Deus e o dinheiro nivelados por decreto

Com a edição do decreto 10.292 de 25 de março de 2020, Bolsonaro passou a determinar as atividades religiosas e o jogo de azar como essenciais ao público.

Foto: Marcos Corrêa/PR

Diante da incerteza global gerada pela pandemia de Covid-19, assim classificada pela OMS, os brasileiros têm sido obrigados a enfrentar um comportamento errático e inconsequente de seu Presidente, contrariando as medidas restritivas de isolamento social adotadas pelos Chefes de Governo no mundo todo.

Em mais um episódio de seu ímpeto delirante, o Presidente editou novo decreto, desta feita disciplinando o anterior (dec. 10.282/2020) e a Lei federal 13.979/2020. A alteração se refere à adição de atividades religiosas e lotéricas ao art. 3º do decreto 10.282/2020, que passa a ter a seguinte redação:

"XXXIX - atividades religiosas de qualquer natureza, obedecidas as determinações do Ministério da Saúde; e

XL - unidades lotéricas".

Contudo, a inclusão de atividades religiosas e lotéricas no rol de atividades essenciais configura verdadeira aberração normativa, vez que o § 1º, do art. 3º do próprio decreto alterado, define inequivocamente como essenciais aquelas atividades afeitas à sobrevivência, a saúde ou a segurança da população, tal como transcrito:

"Art. 3º As medidas previstas na Lei no 13.979, de 2020, deverão resguardar o exercício e o funcionamento dos serviços públicos e atividades essenciais a que se refere o § 1º.

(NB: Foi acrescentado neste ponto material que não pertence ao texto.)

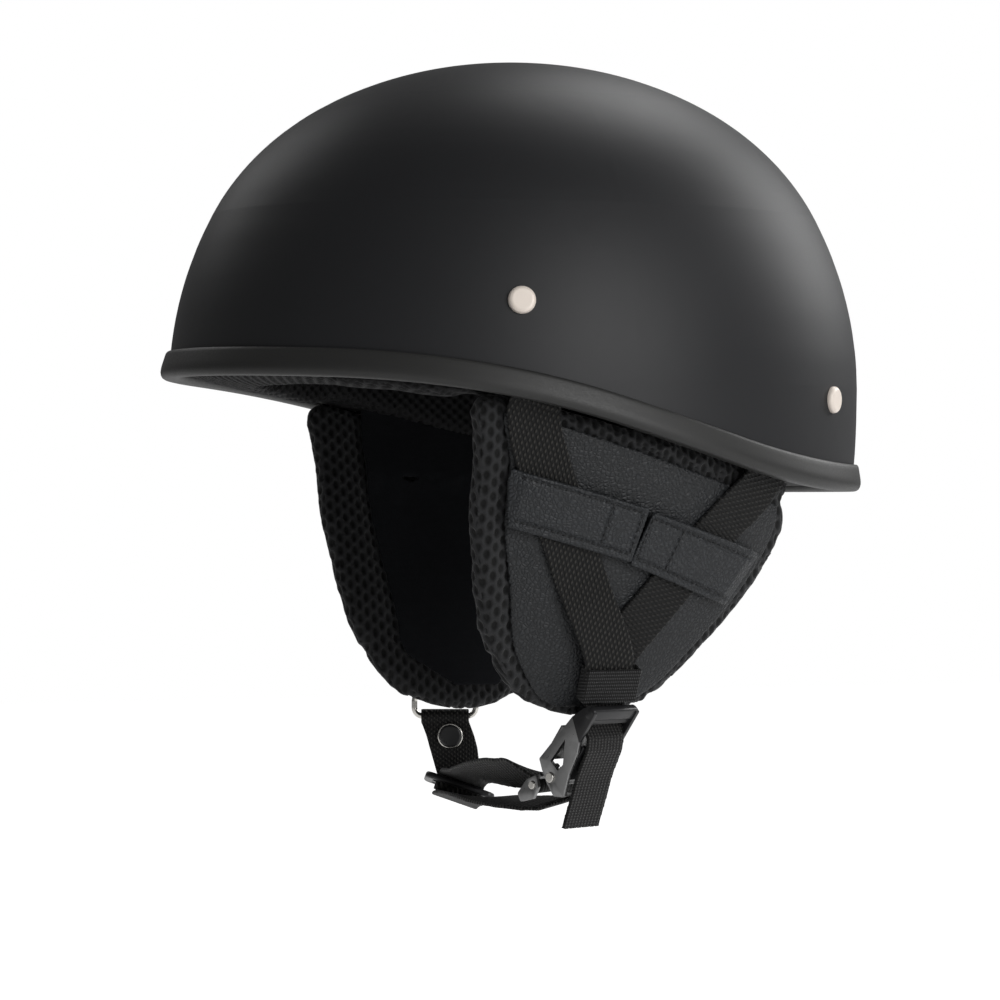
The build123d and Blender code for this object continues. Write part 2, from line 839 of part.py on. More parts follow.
# Webbing from the keeper behind both bars and out below them as the hanging tail
tail_shares = ((0.18, 0.3), (0.27, 0.45), (0.37, 0.5), (0.55, 0.6), (0.73, 0.77), (1, 1))
keeper_centre, keeper_out, keeper_down = keeper_frame(keeper_y)
behind = bar * 0.5 + web / 2 + gap
bars_end = -block_top + bar_pitch + bar
tail_centres = [
    keeper_centre + keeper_down * web,
    keeper_centre + keeper_down * keeper_height / 2,
    buckle_place(-block_top + bar / 2, behind),
    buckle_place(bars_end - bar / 2, behind),
    buckle_place(bars_end + web + 2 * gap, bar * 0.1),
]
for along_share, out_share in tail_shares:
    tail_centres.append(buckle_place(along_share * tail_length, -out_share * tail_end_shift))


# The band's outward directions where its width lies along given sides
def band_outs(centres, sides):
    return [way.cross(side).normalized() for way, side in zip(path_ways(centres), sides)]


keeper_side = keeper_out.cross(keeper_down)
tail_sides = [keeper_side] * 2 + [-buckle_across] * (len(tail_centres) - 2)
tail = ribbon(tail_centres, band_outs(tail_centres, tail_sides), web_width, web)
name_and_write(tail, "webbing_tail")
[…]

§ 1º São serviços públicos e atividades essenciais aqueles indispensáveis ao atendimento das necessidades inadiáveis da comunidade, assim considerados aqueles que, se não atendidos, colocam em perigo a sobrevivência, a saúde ou a segurança da população, tais como:"

Assim sendo, vê-se que o Presidente lança mão de um instrumento normativo para dar feições vitais à atividades cuja natureza não lhes confere o grau da impreteribilidade. Pior, ele conjuga atividades díspares no mesmo ato aditivo, revelando que, ao fim, a política pública que institui se guia majoritariamente por seus fins econômicos, justamente neste momento excepcional em que o cuidado com o social é deveras imperativo.

A bem do que foi dito, para o Presidente parece certo que Deus e o dinheiro são essencialmente lucrativos, noção que representa, essa sim, o real perigo a sobrevivência, a saúde ou a segurança da população do Brasil.